Tras el hecho y coincidiendo con la fecha del cumpleaños de Tere, los sobrinos de Homero, hijos de Fausto y su hermana Patricia, fueron a la casa para sacar varias de las pocas pertenencias de su padre quien murió intestado, así como la cama que fuera de Tere y en la que había estado durmiendo Homero. Esa cama tenía un significado particular para Patricia y era lógico que la tomara en calidad de legado. A cambio, Homero durmió desde entonces en la que fuera la cama de Fausto, aunque no imaginaba lo que experimentaría apenas al día siguiente cuando un ruido seco y la sacudida espantosa de la cama lo despertarían de modo abrupto.

Tratando de comprender lo ocurrido, Homero recorrió la casa en busca de algo que pudiera haber provocado el ruido. Descartando toda opción lógica sin éxito recurrió al pensamiento mágico. Supuso que algo o alguien invisible había pateado la cama. Hizo el experimento y quedó frío con el resultado al obtener el sonido exacto y notar la forma como se movió el lecho. Entonces, dando una explicación absurda, supuso que o un Fausto espectral le había pateado la cama en reclamo por su pertenencia, o su padre lo había hecho en reclamo por permitirle a su desagradable yerno vivir sus últimos días en la que fuera su habitación, aun cuando ya ni siquiera hubiera vivido en la casa durante los veintidós años anteriores. Para que esto último pudiera ser asequible, Homero imaginaría una escena del más allá.

* * *

En algún punto del tiempo y el espacio, quizás otra dimensión.

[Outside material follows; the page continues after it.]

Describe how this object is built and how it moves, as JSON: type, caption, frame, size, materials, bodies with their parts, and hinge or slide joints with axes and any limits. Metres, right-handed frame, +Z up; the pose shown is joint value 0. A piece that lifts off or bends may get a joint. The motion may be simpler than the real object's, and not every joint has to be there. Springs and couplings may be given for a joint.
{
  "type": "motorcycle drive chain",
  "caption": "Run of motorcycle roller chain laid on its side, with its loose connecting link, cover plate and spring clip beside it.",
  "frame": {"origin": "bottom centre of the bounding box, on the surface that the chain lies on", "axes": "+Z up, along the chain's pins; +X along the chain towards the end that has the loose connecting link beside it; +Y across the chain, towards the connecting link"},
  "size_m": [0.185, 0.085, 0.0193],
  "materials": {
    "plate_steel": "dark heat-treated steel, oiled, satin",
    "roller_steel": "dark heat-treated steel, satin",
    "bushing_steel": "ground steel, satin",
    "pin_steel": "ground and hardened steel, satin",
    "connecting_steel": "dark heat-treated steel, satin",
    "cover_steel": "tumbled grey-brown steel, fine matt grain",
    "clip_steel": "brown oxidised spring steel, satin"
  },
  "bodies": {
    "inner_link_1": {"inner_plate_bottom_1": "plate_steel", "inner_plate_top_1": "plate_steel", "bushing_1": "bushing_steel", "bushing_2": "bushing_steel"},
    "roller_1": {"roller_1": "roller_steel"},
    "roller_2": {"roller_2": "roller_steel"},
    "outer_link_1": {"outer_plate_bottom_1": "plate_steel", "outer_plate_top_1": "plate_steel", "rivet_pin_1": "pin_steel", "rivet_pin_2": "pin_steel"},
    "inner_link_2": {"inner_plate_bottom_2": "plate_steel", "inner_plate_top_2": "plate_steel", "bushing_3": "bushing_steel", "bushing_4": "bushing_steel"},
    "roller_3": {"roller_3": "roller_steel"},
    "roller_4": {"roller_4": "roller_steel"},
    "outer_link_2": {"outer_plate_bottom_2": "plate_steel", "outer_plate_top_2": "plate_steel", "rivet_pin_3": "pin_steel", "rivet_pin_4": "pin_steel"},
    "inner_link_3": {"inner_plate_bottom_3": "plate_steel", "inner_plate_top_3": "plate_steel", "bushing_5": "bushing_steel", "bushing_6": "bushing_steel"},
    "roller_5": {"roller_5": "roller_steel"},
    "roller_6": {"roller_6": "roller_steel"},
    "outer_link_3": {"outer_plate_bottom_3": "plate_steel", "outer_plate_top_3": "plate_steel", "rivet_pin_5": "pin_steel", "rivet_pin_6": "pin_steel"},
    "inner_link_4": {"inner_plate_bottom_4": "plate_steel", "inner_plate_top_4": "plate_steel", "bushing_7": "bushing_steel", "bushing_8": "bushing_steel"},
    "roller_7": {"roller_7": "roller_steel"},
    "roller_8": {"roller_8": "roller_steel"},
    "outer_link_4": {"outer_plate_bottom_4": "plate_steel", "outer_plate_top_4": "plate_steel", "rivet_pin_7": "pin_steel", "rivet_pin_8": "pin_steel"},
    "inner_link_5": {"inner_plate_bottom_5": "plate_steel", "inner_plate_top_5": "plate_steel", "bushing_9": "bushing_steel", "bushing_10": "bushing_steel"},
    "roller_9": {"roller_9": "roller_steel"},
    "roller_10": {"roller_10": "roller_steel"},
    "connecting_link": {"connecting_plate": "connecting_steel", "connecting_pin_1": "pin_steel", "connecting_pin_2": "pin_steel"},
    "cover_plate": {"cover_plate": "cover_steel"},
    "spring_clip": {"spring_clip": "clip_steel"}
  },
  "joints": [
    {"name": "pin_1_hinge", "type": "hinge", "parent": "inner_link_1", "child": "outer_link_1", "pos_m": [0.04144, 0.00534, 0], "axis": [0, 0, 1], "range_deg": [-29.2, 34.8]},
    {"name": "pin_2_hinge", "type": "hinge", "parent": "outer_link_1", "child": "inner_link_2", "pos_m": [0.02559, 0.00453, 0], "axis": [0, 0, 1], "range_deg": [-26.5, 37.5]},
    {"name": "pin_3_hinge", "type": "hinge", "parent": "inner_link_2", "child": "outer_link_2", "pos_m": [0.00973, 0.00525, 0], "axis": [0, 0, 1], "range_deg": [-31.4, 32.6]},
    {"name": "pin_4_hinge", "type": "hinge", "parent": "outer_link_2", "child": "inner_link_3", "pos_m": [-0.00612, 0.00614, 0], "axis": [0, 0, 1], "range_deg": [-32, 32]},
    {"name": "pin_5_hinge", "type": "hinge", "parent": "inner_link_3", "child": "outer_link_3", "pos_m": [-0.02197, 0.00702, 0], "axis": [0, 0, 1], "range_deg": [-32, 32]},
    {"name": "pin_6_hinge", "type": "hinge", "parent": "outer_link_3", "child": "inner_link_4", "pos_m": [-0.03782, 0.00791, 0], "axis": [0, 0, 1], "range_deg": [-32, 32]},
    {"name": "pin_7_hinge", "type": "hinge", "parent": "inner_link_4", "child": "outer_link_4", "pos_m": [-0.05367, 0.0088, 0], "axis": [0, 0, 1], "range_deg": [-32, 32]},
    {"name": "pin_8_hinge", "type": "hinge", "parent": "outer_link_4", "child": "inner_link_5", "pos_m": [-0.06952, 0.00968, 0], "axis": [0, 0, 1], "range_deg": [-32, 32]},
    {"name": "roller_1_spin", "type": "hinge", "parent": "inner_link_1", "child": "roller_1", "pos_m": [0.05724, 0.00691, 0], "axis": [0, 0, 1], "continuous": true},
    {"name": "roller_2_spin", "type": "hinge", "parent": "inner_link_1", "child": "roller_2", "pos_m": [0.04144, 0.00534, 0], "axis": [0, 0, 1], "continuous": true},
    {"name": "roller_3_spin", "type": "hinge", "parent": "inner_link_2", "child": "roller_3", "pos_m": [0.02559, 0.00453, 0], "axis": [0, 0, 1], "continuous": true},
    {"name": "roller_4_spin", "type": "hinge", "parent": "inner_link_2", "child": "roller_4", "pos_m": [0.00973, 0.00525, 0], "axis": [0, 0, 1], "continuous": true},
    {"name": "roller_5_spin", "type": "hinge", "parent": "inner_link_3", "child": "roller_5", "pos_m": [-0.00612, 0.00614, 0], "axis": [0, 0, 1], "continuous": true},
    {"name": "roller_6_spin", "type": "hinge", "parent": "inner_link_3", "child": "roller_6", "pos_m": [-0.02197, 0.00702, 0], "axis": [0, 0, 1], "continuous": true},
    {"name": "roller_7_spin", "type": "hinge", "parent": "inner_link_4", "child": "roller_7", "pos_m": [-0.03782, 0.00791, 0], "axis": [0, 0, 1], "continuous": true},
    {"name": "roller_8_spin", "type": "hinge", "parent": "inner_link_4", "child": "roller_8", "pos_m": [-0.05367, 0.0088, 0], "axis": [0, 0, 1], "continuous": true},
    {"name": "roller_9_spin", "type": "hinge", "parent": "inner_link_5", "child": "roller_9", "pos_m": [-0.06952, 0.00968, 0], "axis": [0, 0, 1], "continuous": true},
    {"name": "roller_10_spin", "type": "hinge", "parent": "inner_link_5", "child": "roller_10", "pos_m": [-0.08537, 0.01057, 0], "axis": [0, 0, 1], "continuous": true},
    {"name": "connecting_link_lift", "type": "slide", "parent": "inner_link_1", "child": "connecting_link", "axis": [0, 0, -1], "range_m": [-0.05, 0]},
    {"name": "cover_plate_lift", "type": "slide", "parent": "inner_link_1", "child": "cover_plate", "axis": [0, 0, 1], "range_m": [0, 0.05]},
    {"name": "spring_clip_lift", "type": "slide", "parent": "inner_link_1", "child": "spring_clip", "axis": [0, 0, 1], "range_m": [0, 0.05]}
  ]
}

Fausto había dejado de respirar. Luego de pocos instantes su alma había hecho conciencia de su infinitud. Hallándose de pronto en medio de un halo lumínico, Fausto había recorrido suavemente una especie de túnel, sin sentir sus pasos o algún peso. Al final del túnel, unas figuras difusas lo habían saludado y lo atraían. Al acercarse a ellas distinguió a su padre y su hermano mayor, ambos teniendo por nombre Carlos; a su madre, doña Neti, y se sorprendió de mirar entre el grupo a doña Tere, la madre de Homero, hacia quien siempre tuvo un aprecio especial y gratitud, la que se vio enfatizada por el detalle de Homero de permitirle vivir sus últimos días en la que fuera la habitación de la mujer. Alcanzó a ver también más atrás al padre de Homero, Toño, como buen Leo, agazapado, pero además con un gesto agrio, de reprobación.

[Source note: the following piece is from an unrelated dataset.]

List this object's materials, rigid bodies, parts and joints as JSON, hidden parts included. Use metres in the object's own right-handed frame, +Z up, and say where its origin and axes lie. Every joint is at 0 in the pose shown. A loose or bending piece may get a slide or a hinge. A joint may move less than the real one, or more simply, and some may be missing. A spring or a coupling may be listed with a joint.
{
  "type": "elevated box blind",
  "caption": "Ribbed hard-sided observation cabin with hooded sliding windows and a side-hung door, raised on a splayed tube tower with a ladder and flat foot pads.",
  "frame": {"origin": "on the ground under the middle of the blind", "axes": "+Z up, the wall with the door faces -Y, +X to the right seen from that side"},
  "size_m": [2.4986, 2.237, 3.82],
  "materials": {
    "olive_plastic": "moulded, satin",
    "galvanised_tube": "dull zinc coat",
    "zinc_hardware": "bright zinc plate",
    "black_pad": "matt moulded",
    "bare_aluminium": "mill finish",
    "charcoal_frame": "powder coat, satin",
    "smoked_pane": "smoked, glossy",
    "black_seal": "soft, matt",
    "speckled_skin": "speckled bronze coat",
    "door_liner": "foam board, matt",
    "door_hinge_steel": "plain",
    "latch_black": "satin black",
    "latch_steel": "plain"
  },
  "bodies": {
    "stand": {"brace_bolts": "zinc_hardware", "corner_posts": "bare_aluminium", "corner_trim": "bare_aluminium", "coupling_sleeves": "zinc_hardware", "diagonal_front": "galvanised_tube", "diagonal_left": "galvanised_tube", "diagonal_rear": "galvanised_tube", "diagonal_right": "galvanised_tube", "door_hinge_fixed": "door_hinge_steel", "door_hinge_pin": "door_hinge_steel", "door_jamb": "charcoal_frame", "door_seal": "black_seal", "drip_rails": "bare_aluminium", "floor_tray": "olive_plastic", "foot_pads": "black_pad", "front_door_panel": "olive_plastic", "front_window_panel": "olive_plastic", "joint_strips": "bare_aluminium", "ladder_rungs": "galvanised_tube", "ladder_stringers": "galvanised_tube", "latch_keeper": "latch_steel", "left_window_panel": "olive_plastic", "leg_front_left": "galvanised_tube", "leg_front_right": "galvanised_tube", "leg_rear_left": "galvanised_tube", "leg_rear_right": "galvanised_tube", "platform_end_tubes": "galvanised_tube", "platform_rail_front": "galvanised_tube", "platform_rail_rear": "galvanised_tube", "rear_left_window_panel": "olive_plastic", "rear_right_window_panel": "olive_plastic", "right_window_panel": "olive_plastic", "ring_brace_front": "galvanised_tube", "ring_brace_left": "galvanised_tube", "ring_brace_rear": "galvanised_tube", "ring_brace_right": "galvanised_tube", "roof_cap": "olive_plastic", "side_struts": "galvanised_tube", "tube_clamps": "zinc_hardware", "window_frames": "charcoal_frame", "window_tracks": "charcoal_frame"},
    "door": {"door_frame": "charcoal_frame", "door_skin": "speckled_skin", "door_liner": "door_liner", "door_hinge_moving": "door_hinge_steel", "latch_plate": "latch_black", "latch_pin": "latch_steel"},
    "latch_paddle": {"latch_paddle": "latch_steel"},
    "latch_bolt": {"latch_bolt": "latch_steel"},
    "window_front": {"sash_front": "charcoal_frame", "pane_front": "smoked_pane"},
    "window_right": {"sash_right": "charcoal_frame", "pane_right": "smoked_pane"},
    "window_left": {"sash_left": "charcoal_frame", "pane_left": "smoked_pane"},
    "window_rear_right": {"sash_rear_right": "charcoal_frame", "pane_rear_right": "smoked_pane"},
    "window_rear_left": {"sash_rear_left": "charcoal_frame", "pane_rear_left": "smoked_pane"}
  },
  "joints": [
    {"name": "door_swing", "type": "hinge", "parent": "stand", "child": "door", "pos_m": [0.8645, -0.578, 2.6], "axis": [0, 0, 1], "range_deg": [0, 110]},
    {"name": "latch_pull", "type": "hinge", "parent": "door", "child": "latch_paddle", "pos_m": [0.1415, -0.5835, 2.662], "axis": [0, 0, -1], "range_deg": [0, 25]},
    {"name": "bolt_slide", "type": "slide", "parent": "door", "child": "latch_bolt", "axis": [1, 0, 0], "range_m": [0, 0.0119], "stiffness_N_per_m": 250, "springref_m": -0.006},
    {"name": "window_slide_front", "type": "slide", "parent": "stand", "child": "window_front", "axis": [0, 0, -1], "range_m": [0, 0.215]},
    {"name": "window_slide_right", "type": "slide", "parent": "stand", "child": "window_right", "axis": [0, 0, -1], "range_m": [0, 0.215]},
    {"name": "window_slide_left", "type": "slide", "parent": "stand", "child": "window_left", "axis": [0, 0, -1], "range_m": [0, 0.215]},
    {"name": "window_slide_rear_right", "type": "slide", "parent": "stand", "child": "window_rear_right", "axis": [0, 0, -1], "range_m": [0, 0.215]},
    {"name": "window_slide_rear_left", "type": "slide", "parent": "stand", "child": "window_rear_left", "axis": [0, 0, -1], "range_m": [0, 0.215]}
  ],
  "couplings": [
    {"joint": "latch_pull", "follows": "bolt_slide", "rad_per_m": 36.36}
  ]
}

—¡Bienvenido, Fausto!— saludó Tere afectuosa al recientemente fallecido.

—Gracias, doña Tere. Usted siempre tan amable y condescendiente. Le estoy muy agradecido por como fue conmigo en la otra vida, aun a pesar de la oposición de su esposo— habría añadido Fausto mirando con poca discreción a Toño. —Y más agradecido le estoy porque supo inculcar en su hijo, Homero, la solidaridad. A él le estaré también muy agradecido eternamente por brindarme el cobijo de su casa en los que él ni yo, ni nadie suponíamos serían mis últimos meses. Tuve mis defectos, sin duda y terribles, pero ustedes supieron valorarme por mis virtudes. La calidez de su habitación, doña Tere, fue muy importante para mí, porque me permitió sentirme perteneciente a una noble familia como la suya.

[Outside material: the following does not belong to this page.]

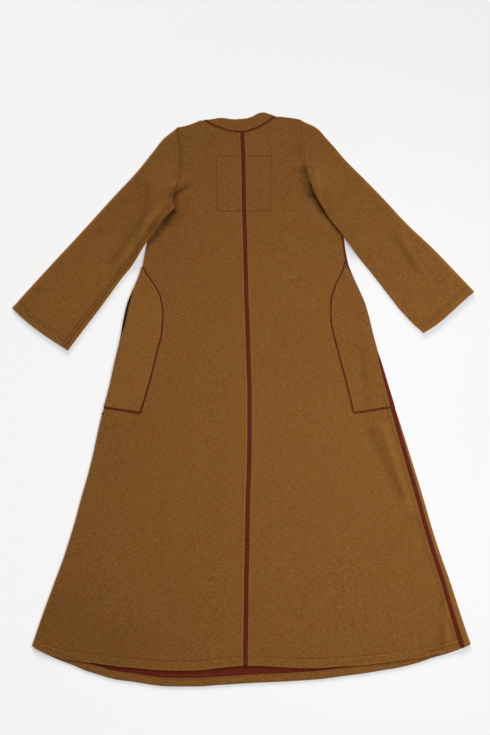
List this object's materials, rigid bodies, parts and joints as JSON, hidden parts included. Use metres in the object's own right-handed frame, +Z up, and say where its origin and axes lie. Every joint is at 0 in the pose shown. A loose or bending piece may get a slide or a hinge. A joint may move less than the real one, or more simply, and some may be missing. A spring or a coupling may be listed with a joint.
{
  "type": "galabeya laid flat",
  "caption": "Long loose wool robe laid flat with its back up: wide sleeves, taped seams down the back and sides, piped neck band and piped side pockets.",
  "frame": {"origin": "middle of the garment's outline, on the surface that it lies on", "axes": "+Y from the hem to the neck, along the length; +X towards the right-hand sleeve as seen from above; +Z up from the surface, through the thickness"},
  "size_m": [1.1702, 1.4599, 0.0199],
  "materials": {
    "wool_cloth": "matte woven wool",
    "rust_tape": "satin woven tape"
  },
  "bodies": {
    "root": {"front": "wool_cloth", "back_left": "wool_cloth", "back_right": "wool_cloth", "sleeve_left": "wool_cloth", "sleeve_right": "wool_cloth", "neck_band": "wool_cloth", "neck_band_front": "wool_cloth", "pocket_left": "wool_cloth", "pocket_right": "wool_cloth", "front_hem_turnup": "wool_cloth", "neck_piping": "rust_tape", "centre_back_tape": "rust_tape", "side_tape_left": "rust_tape", "side_tape_right": "rust_tape", "pocket_piping_left": "rust_tape", "pocket_piping_right": "rust_tape", "front_hem_facing": "rust_tape"}
  },
  "joints": []
}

—¡Qué!— exclamó Toño desde atrás. Se aproximó amenazante a Fausto, mirándolo con desprecio. —¡El colmo! Tus últimos días los pasaste en la que fue mi habitación, mi espacio, mi territorio, ¡con la venia de mi hijo! ¡Intolerable! Eso no lo puedo perdonar, Tere. Si antes bromeaba con Homero cerrándole las puertas de los roperos, alimentando su credulidad en los fantasmas, ahora conocerá lo que puede hacer uno, no solo chocarrero, sino enojado— afirmó esfumándose para aparecer de madrugada junto a la cama donde dormía Homero. Hizo acopio de energía, y con un puntapié sacudió el mueble despertando al escritor, susurrando luego un lamento que se clavaría como una espina y restregaría una vieja herida en el alma de Homero: —¡Tú no eres mi hijo!